川北最大的挑戰來自單靠一株纖維繁殖出這種植物,相比之下,其他磨難都算不了什麼。這件事讓他使出渾身解數,用上了他在植物學和遺傳學方面的全部知識。他把十二萬分的精力都撲在了這個任務上,懶得再去思考什麼終身職位,向博物館申請了長期休假。不到五周之前,他終於達到了目標。他清楚記得見到瓊脂培養皿上出現一個綠色小點時的狂喜心情。現在他已經有了穩定的大批量供應,他在水族缸里養殖植物,全都接種了那種呼腸孤病毒。這種奇特的呼腸孤病毒能追溯到六千五百萬年前。

這是一種有著邪惡吸引力的浮葉植物,幾乎不停綻放出深紫色的大型花朵,花瓣上脈絡分明,雄蕊呈亮黃色。病毒彙集在堅韌的纖維質莖幹內。川北每周能收穫兩磅纖維,還有信心能讓產量以指數倍增。

科索伽部落非常熟悉這種植物,川北心想:看似神賜的東西到頭來卻成了詛咒。他們曾試圖控制它的力量,但沒能成功。傳說講得很清楚:惡魔沒有遵守約定,惡魔之子姆巴旺肆虐橫行。它掉過頭反抗主人,沒有誰駕馭得了它。

但川北不會失敗。對兔子血漿作的試驗證明他已取得成功。

最後一塊拼圖也落進應有的位置,他回憶起警察達戈斯塔在告別派對上對調査局探員說的話:他們在怪物的巢穴里發現了約翰·惠特塞的雙箭頭吊墜,認為這證明怪物殺死了惠特塞。

證明怪物殺死了惠特塞?真是笑話。不對,這證明怪物就是惠特塞。

川北記得很清楚那天他是怎麼想明白所有事情的。如有神助,彷彿天啟。這個結論解釋了所有問題。怪物,博物館怪獸,四足行者,就是惠特塞。證明的手段就在面前:外推器程序。川北把人類DNA放在一邊,把呼腸孤病毒放在另一邊,然後請電腦推斷中間物種。

電腦給出的就是那隻怪物:四足行者。

這種植物中的呼腸孤病毒令人震驚。
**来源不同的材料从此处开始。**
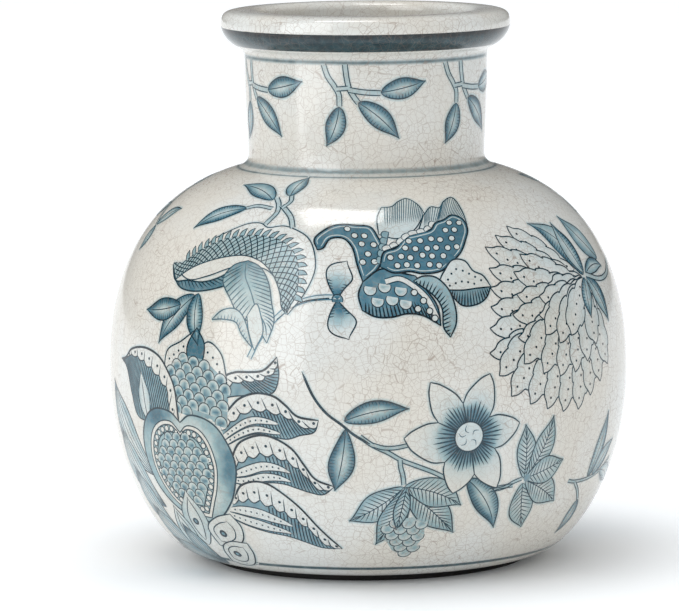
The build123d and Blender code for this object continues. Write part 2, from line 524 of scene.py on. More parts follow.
class Painting:
    """Brushwork in one chart, which becomes two pieces: the washes, and the lines and dots on them.
    What is drawn later covers what was drawn before it."""

    def __init__(self, name, angle, s):
        self.name = name
        self.angle = math.radians(angle)
        self.s = s
        self.fills = []
        self.parts = {"wash": [], "lines": []}

    def fill(self, outline, tone):
        """A wash inside a closed outline. The tone is a number, or a function of the points."""
        outline = np.asarray(outline, float)
        self.fills.append((outline, tone if callable(tone) else lambda points: np.full(len(points), tone)))

    def ribbon(self, layer, left, right, tones, lift):
        """A ribbon between two lines, with a tone for each."""
        count = len(left)
        k = np.arange(count - 1)
        faces = np.stack([count + k, count + k + 1, k + 1, k], axis=1)
        self.add(layer, np.vstack([left, right]), faces, np.repeat(tones, count), lift)

    def add(self, layer, points, faces, tones, lift):
        """Keeps a part of a layer, with how many washes were there before it."""
        self.parts[layer].append((points, faces, tones, lift, len(self.fills)))

    def stagger(self, layer):
        """A small extra lift that keeps strokes apart where they cross."""
        return 0.002 * (len(self.parts[layer]) % 6)

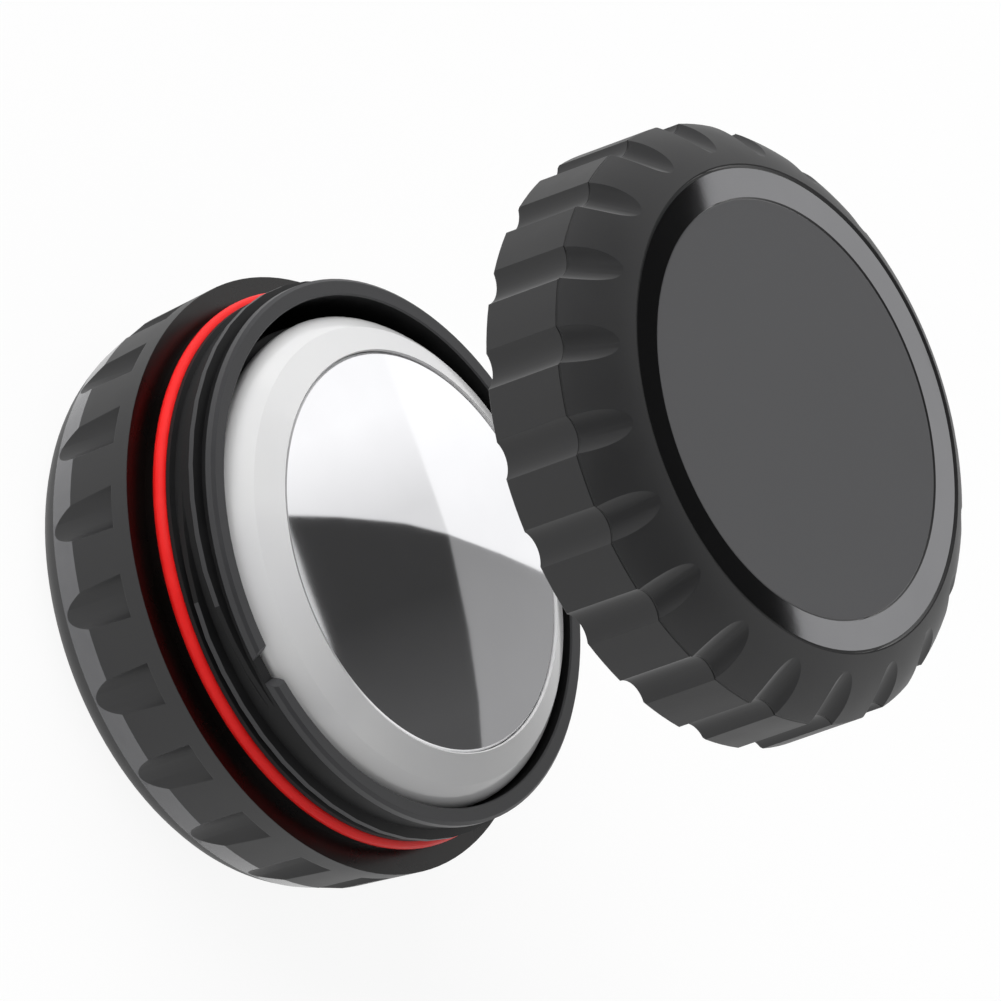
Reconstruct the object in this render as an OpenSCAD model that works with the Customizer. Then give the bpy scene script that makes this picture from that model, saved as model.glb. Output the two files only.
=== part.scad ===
// Tracker tag holder: a round screw-cap case for a coin-shaped tracking tag.
// The cap stands raised above the tag, which sits in the open base.
// Millimetres. Z is the screw axis and the base stands on z = 0.

/* [Base] */
// Height of the base from its foot to the ledge the cap closes on
base_h = 9.4; // [8:0.1:12]
// Outer radius at the ledge
base_r = 19.4; // [19:0.05:21]
// Outer radius at the top of the bevel
bevel_top_r = 18.95; // [18.8:0.05:20]
// Height of the top of the bevel
bevel_top_z = 4.35; // [3.5:0.05:5]
// Outer radius at the foot of the bevel
bevel_foot_r = 18.35; // [18:0.05:19]
// Height of the foot of the bevel
bevel_foot_z = 2.4; // [2:0.05:3]
// Radius of the rounding below the bevel
foot_round = 3.2; // [2.5:0.1:3.6]
// Inner radius of the pocket that holds the tag
pocket_r = 16.6; // [16.1:0.05:16.7]
// Thickness of the pocket floor above the foot pad
floor_t = 1.4; // [1:0.1:2]
// Radius of the rounding between the pocket floor and wall
pocket_round = 0.8; // [0.3:0.1:1.5]

/* [Foot pad] */
// Radius of the foot pad
pad_r = 14.0; // [10:0.1:14.5]
// Thickness of the foot pad
pad_t = 0.9; // [0.5:0.1:1.2]

/* [Neck] */
// Height of the neck above the ledge
neck_h = 5.6; // [5.4:0.05:6]
// Outer radius of the plain neck and its lip
neck_r = 17.7; // [17.6:0.01:17.72]
// Outer radius of the neck between the threads
neck_root_r = 17.4; // [17.2:0.01:17.5]
// Height of the lip at the top of the neck
lip_h = 0.75; // [0.5:0.05:0.9]
// Chamfer on the outer edge of the rim
rim_chamfer = 0.2; // [0.1:0.05:0.3]
// Chamfer on the inner edge of the rim
mouth_chamfer = 0.1; // [0.1:0.05:0.4]
// Width of the notch across the rim
notch_w = 2.0; // [1:0.1:3]
// Depth of the notch across the rim
notch_d = 0.8; // [0.4:0.1:1.2]
// Width of the bevel on the notch
notch_flare = 0.36; // [0.3:0.02:0.5]
// Direction of the notch around the rim
notch_angle = 280; // [0:1:359]

/* [Thread] */
// Rise of the thread in one turn
pitch = 1.45; // [1.2:0.01:1.6]
// Whole turns the cap makes on the thread
turns = 2; // [1:1:2]
// Crest radius of the thread on the neck
male_r = 18.0; // [17.9:0.01:18.05]
// Height of the first thread centre above the ledge
male_z = 2.55; // [2.4:0.01:2.7]
// Length of the thread on the neck in turns
male_turns = 1.17; // [0.8:0.01:1.2]
// Width of the thread at its root
ridge_base_w = 0.9; // [0.6:0.01:0.95]
// Width of the thread at its crest
ridge_crest_w = 0.36; // [0.2:0.01:0.5]
// Crest radius of the thread in the cap
female_r = 17.8; // [17.78:0.01:17.9]
// Height of the first thread centre above the mouth of the cap
female_z = 2.25; // [2.1:0.01:2.4]
// Length of the thread in the cap in turns
female_turns = 1.3; // [0.8:0.01:1.4]
// Width of the cap's thread at its root
female_base_w = 0.8; // [0.5:0.01:0.9]

/* [Seal ring] */
// Cross-section radius of the seal ring
seal_section_r = 0.48; // [0.4:0.01:0.5]
// Height of the seal ring's centre above the ledge
seal_z = 1.2; // [1.1:0.05:1.3]
// Radius of the seal ring's centre line
seal_ring_r = 17.6; // [17.5:0.01:17.62]

/* [Grip] */
// Number of scallops round each half
scallops = 21; // [12:1:30]
// Radius of each scallop
scallop_r = 1.6; // [1:0.05:2.5]
// Distance from the axis to the bottom of a scallop in the base
base_groove_r = 18.4; // [18.35:0.01:18.8]
// Distance from the ledge down to the end of the base scallops
groove_end = 1.4; // [1:0.1:2]
// Distance from the axis to the bottom of a scallop in the cap
cap_groove_r = 18.5; // [18.45:0.01:18.8]

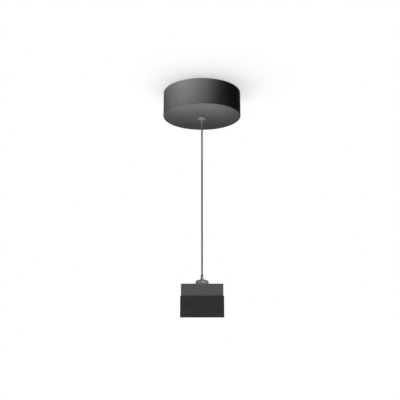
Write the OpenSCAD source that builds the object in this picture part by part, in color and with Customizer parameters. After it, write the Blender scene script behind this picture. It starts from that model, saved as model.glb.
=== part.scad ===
// Ceiling suspension for a light-duty surface profile: a round canopy over a ceiling plate,
// one steel wire on a ball seat, and a wire gripper that carries a swivelling profile clip.
// The origin is the centre of the ceiling plane. Everything hangs below it, and the profile runs along X.

/* [Canopy] */
// Outside diameter of the canopy
canopy_d = 91.5; // [84:0.5:120]
// Height of the canopy below the ceiling
canopy_h = 29.6; // [24:0.1:40]
// Sheet thickness of the canopy
canopy_wall = 1.5; // [1:0.1:2.5]
// Outer radius where the canopy's side turns into its underside
canopy_edge_r = 1; // [0.4:0.1:1.4]

/* [Ceiling plate] */
// Width of the plate over its turned-down edges
plate_w = 26; // [22:1:34]
// Sheet thickness of the plate
plate_t = 2; // [1.5:0.1:2.5]
// Gap from each end of the plate to the canopy's side
plate_end_gap = 4; // [2:0.5:6]
// Height of the turned-down edges, sheet included
plate_edge_h = 5; // [4:0.5:8]
// Distance between the two fixing slots
slot_spacing = 56; // [50:1:58]
// Width of a fixing slot
slot_w = 4.6; // [4:0.1:5.5]
// Length of a fixing slot, end to end
slot_len = 12; // [8:0.5:14]
// Depth of the drawn neck that holds the threaded tube, below the sheet
neck_h = 3; // [2:0.5:4]
// Wall of the drawn neck
neck_wall = 2.2; // [1.5:0.1:3]

/* [Threaded tube and nut] */
// Thread diameter of the hollow tube
tube_d = 8; // [7.6:0.1:9]
// Length of the tube that stands out below the canopy
tube_out = 1.8; // [1.4:0.1:2]
// Thickness of the toothed washer
tooth_washer_t = 0.8; // [0.5:0.1:1.2]
// Outside diameter of the toothed washer over its teeth
tooth_washer_d = 15; // [14:0.5:18]
// Number of teeth on the washer
washer_teeth = 14; // [10:1:18]
// Length of a washer's tooth
tooth_len = 1.2; // [0.8:0.1:1.5]
// Width of a washer's tooth
tooth_w = 1.6; // [1:0.1:1.8]
// Width across the flats of the lock nut
nut_af = 13; // [12.5:0.5:16]
// Height of the lock nut
nut_h = 4; // [3:0.5:6]

/* [Outlet collar] */
// Outside diameter of the collar under the canopy
collar_d = 11.2; // [11:0.1:13]
// Height of the collar below the canopy
collar_h = 3.9; // [3.8:0.1:4.6]
// Height of the collar's straight rim, above its cone
collar_rim_h = 1.4; // [0.8:0.1:1.8]
// Diameter of the collar's nose, where the wire comes out
collar_nose_d = 5.8; // [5:0.1:6.6]
// Height of the mouth below the ball's seat
mouth_h = 0.7; // [0.5:0.1:0.8]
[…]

有可能從中生代到現在就幾乎沒有發生過改變。積累到一定數量,它有能力誘使被感染者發生無可比擬的改變。每個人都知道雨林最幽深、最與世隔絕的地區隱藏著擁有無限科學價值的植物,但川北已經找到了他的奇蹟。惠特塞食用了植物纖維,被它攜帶的呼腸孤病毒感染,因此變成了姆巴旺。

科索伽部落不但將那種神奇的可怕植物稱為姆巴旺,人類食用它後所變成的怪物也叫這個名字。科索伽秘密信仰的各個部分栩栩如生地展現在川北眼前。那些植物是詛咒,他們既憎恨它,同時也需要它。雖說怪物始終威脅主人的生存,但也驅走了科索伽部落的敵人。科索伽部落在一段時間內有可能只保有一頭怪物,超過一頭就會造成危險。他們圍繞植物本身、繁殖和收穫建立起了宗教。儀式的高潮無疑是製造出一頭新怪獸,強迫某個不情願的人類吃下這種植物。在剛開始的階段內,他們需要大量飼餵這種植物,以確保他能攝入足量的呼腸孤病毒,引發身體上的轉變。等到轉變結束,他就只需要少量食用了,蛋白質自然另有來源。怪物必須維持一定的攝入量,否則在身體試圖復原時,他會被劇痛甚至瘋狂折磨。當然,他是不可能真正復原的,因為死亡會在他復原前降臨。絕望的怪物會盡其所能尋找植物的替代品,人類下丘腦是他能找到的最符合條件的東西。